Keith Wilkins

Personal information
- Born: c.1945 (age 80–81) United Kingdom
- Partner: Linda
- Children: 3

Sailing career
- Sport: Sailing
- Club: Chelmarsh Sailing Club; Chew Valley Lake Sailing Club (former);
- Classes: Laser (ILCA 7); Laser Radial (ILCA 6);

Achievements and titles
- Regional finals: 1976 European Championships: Laser – Gold

Medal record
European Championship
| Gold medal – first place | 1976 Torquay | Laser |
ILCA Masters World Championships
| Gold medal – first place | 1991 Porto Carras | Laser (Grand) |
| Gold medal – first place | 1993 Takapuna | Laser (Grand) |
| Gold medal – first place | 1994 Wakayama | Laser (Grand) |
| Gold medal – first place | 1995 Tenerife | Laser (Grand) |
| Gold medal – first place | 1996 Cape Town | Laser (Grand) |
| Bronze medal – third place | 1997 Algarrobo | Laser (Grand) |
| Gold medal – first place | 1999 Melbourne | Laser (Grand) |
| Gold medal – first place | 2000 Cancún | Laser (Grand) |
| Gold medal – first place | 2001 Crosshaven | Laser (Grand) |
| Gold medal – first place | 2002 Hyannis | Laser (Grand) |
| Gold medal – first place | 2010 Hayling Island | Laser Radial (Great Grand) |
| Gold medal – first place | 2011 San Francisco | Laser Radial (Great Grand) |
| Gold medal – first place | 2014 Hyères | Laser Radial (Great Grand) |
| Bronze medal – third place | 2015 Kingston | Laser Radial (Great Grand) |
Asia Pacific Laser Championships
| Gold medal – first place | 2010 Pattaya | Laser (Great Grand) |
| Bronze medal – third place | 2010 Pattaya | Laser Radial |

= Keith Wilkins =

British dinghy sailor

Keith Wilkins (born c. 1945) is a British sailor and sailing coach, who competed in the Laser class. He won the men's title at the 1976 Laser European Championship in Torquay, England; and has won the ILCA Masters World Championships thirteen times.

== Sailing career ==
Wilkins began sailing aged 29 years and less than two years later won the European championship. He was not coached and taught himself. Wilkins sailed for Chew Valley Lake Sailing Club, in Bristol, which listed him among notable former members of its Laser fleet;, and later raced and coached with Chelmarsh Sailing Club in Shropshire.
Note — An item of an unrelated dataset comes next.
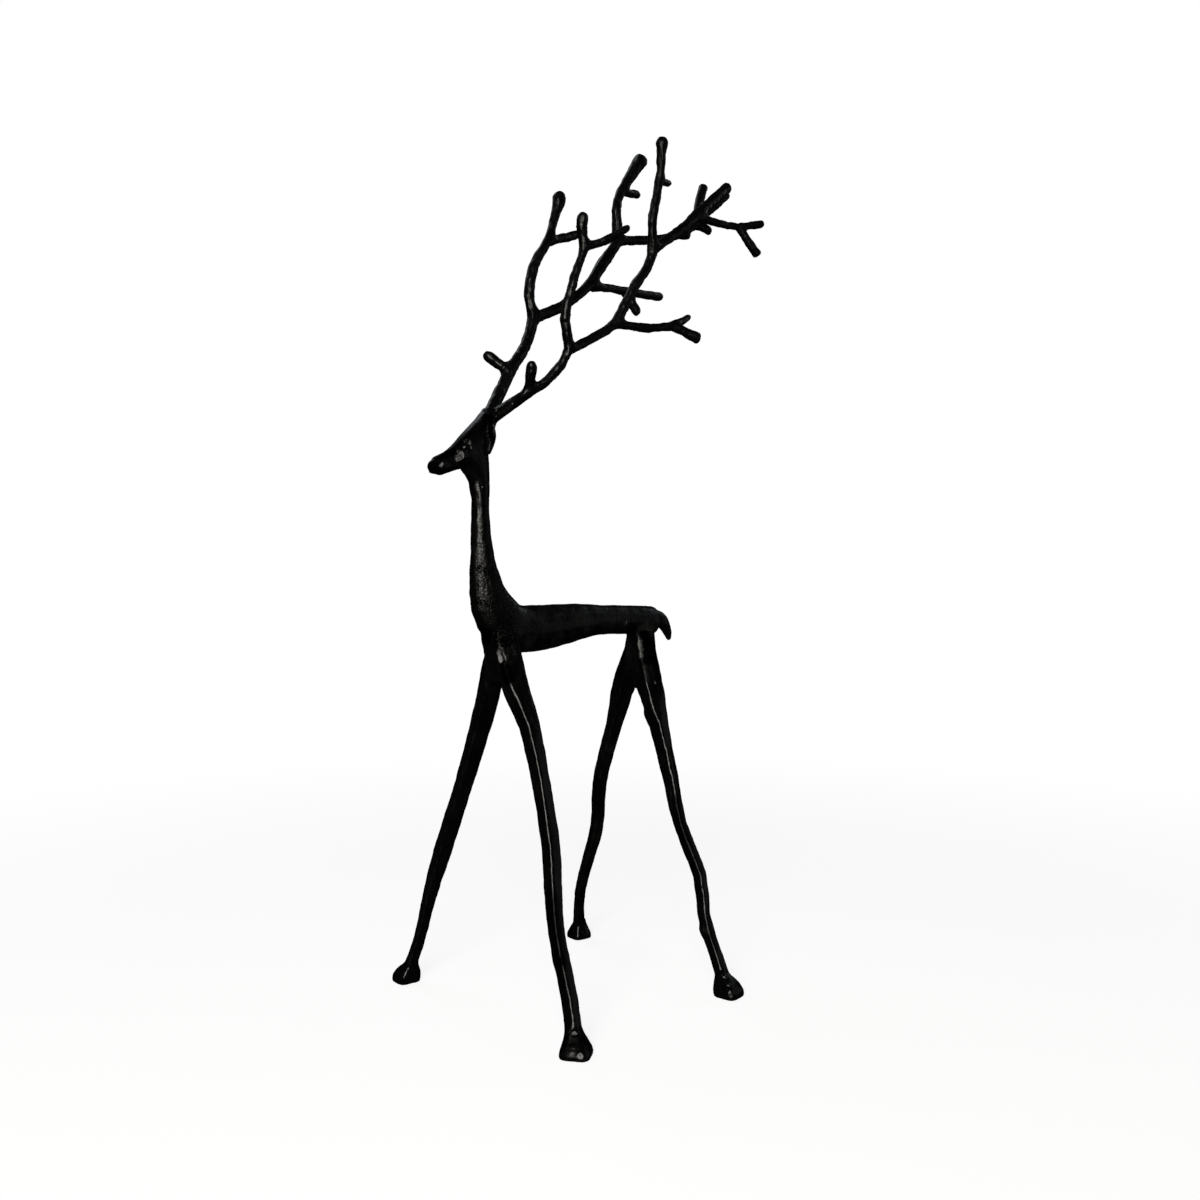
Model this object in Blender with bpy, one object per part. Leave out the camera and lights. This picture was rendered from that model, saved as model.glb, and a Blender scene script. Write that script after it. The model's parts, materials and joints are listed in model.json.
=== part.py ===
"""Metal reindeer figure: one solid casting that stands on four splayed legs.

The deer faces -Y, its left side is +X and the floor is z = 0. Stations are given
in millimetres as they would be marked on a drawing, and the solid is in metres.
"""

import math
from typing import NamedTuple

import bmesh
import bpy
from mathutils import Vector

MILLIMETRE = 0.001

# Facets round each kind of limb, and the distance between rings along it in mm.
TRUNK_SIDES, TRUNK_STEP = 18, 7.0
HEAD_SIDES, HEAD_STEP = 14, 5.0
LEG_SIDES, LEG_STEP = 12, 10.0
HOOF_SIDES = 16
BRANCH_SIDES, BRANCH_STEP = 8, 7.4
EAR_SIDES, EAR_STEP = 8, 3.0

# Section exponents: 2 is an ellipse, and a higher one has flatter sides and softer corners.
OVAL = 2.0
LEG_SQUARENESS = 6.0
HOOF_SQUARENESS = 4.0

# Lengths of limb ends, as multiples of the end's radius.
ROUND_END = 1.0
BLUNT_END = 0.35
OPEN_END = 0.0
END_ANGLES = (32.0, 62.0)
# Rings nearer the tip than this many end lengths are left out.
END_CLEARANCE = 1.2

# Stance on the floor: (x, y, sole radius) of each hoof, and its turn about Z in degrees.
HOOVES = {
    "left front": (75.8, -61.2, 7.8, 36.0),
    "right front": (-70.6, -67.4, 6.9, -1.0),
    "left hind": (72.9, 55.5, 7.2, 8.0),
    "right hind": (-65.0, 62.6, 6.7, -5.0),
}
HOOF_HEIGHT = 13.0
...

After competing is World Championships titles during the 1970s and 1980s, Wilkins turned his attention to the World Masters Championships in 1988 and became one of the most successful competitors in the Laser/ILCA Masters scene. Between 1991 (Note: Masters World Championships were not held in 1992.) and 1996, Wilkins was undefeated as World Masters Champion. He was placed third in the 1997 World Masters held in Algarrobo, Chile. In 1999, Wilkins won the World Masters Championship, held in Melbourne, Australia; repeated in the following year, in Cancún, Mexico; and again in 2002, in Hyannis, where it was reported that he defended his title.

Following his 65th birthday, at the 2010 Laser Masters World Championships held in Hayling Island, Wilkins was required to race in the Laser Radial Great Grand Master fleet. He won the division and was reported as taking his eleventh Laser Masters World Championship title. He won his 12th World Masters Championship in San Francisco, USA, in 2011; and he was described as a 12-time world champion during the 2012 Laser World Masters in Brisbane, Australia. He continued to feature at Masters level, including a podium in the Radial Great Grand Master division at the 2015 Laser Masters Worlds, in Kingston, Canada; and in 2025, he was described as a 13-time world-champion.

Earlier in 2010 he also claimed titles at the Open Asia Pacific Laser Championships, held at the Royal Varuna Yacht Club in Pattaya, winning the Great Grand Master category and placing third in the Radial fleet overall.

During his career, Wilkins has coached British sailors, including Ben Ainslie, and internationally in Canada, China, India, Korea, Pakistan, and the United States.